The Rhined specializes in domestic and regional cheeses from small producers, which often don’t get their due. Lacking the history and government subsidies European cheesemakers have, “It’s kind of tough for the hardworking American cheesemaker,” says Webster. “And they’re making amazing cheeses that rival European cheeses.” Though she notes there are a few international cheeses, like water buffalo from Italy, that she just couldn’t give up that can also be found in their case.
How does one order when it’s a whole new world of cheese? Ask, for starters. (Webster’s personal favorite is the Pleasant Ridge Reserve, made by Andy Hatch in Wisconsin.) Or try a cheese flight. Or take a class. “We knew that a really big part of what we’d do would be education,” she says. “We started out doing Cheese 101 classes, and now we’ve expanded into cheese and wine pairing. We’ll keep being more creative.”

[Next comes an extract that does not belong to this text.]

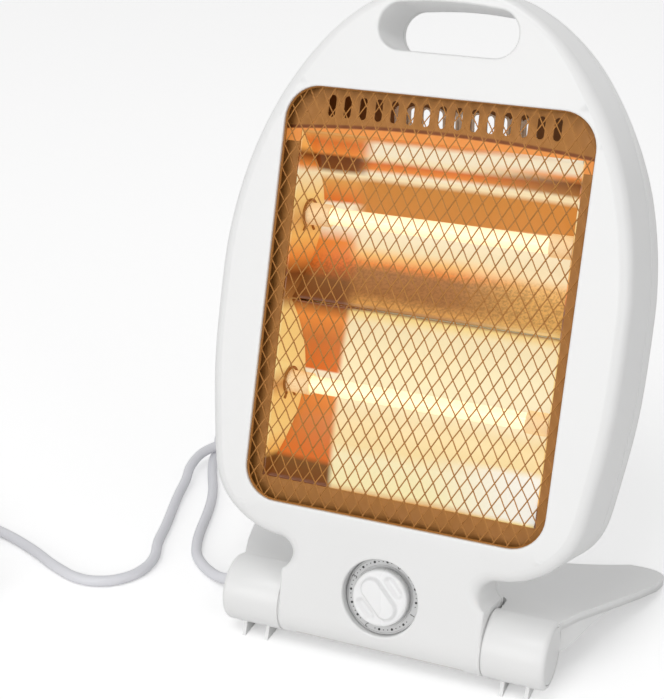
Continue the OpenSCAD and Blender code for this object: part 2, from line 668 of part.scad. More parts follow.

Cheese is, of course, best served with wine, and the latter receives the same attention. “I’m really proud of what we do with our wines,” says Webster. “They match our cheese case in that they’re small producers, interesting varietals, interesting regions—not anything you’ll ever find in a grocery store.” They’re also almost all less than $25.
Cheese deserts are a thing and, Webster says, Cincinnati was one prior to The Rhined. (“Yes, there are cheese shops, and yes, they have great selections,” says Webster. “But no [local] small-producer cheeses.”) We didn’t know that, but we do know we’re happy those days are past.
The Rhined, 1737 Elm St., Over-the-Rhine, (513) 655-5938, therhined.com
Good to know:
The Rhined serves up a sandwich of the week, as well as to-go “adult lunchables”: two delicious cheeses, house-candied nuts, jam, and crostini. Consider our world changed.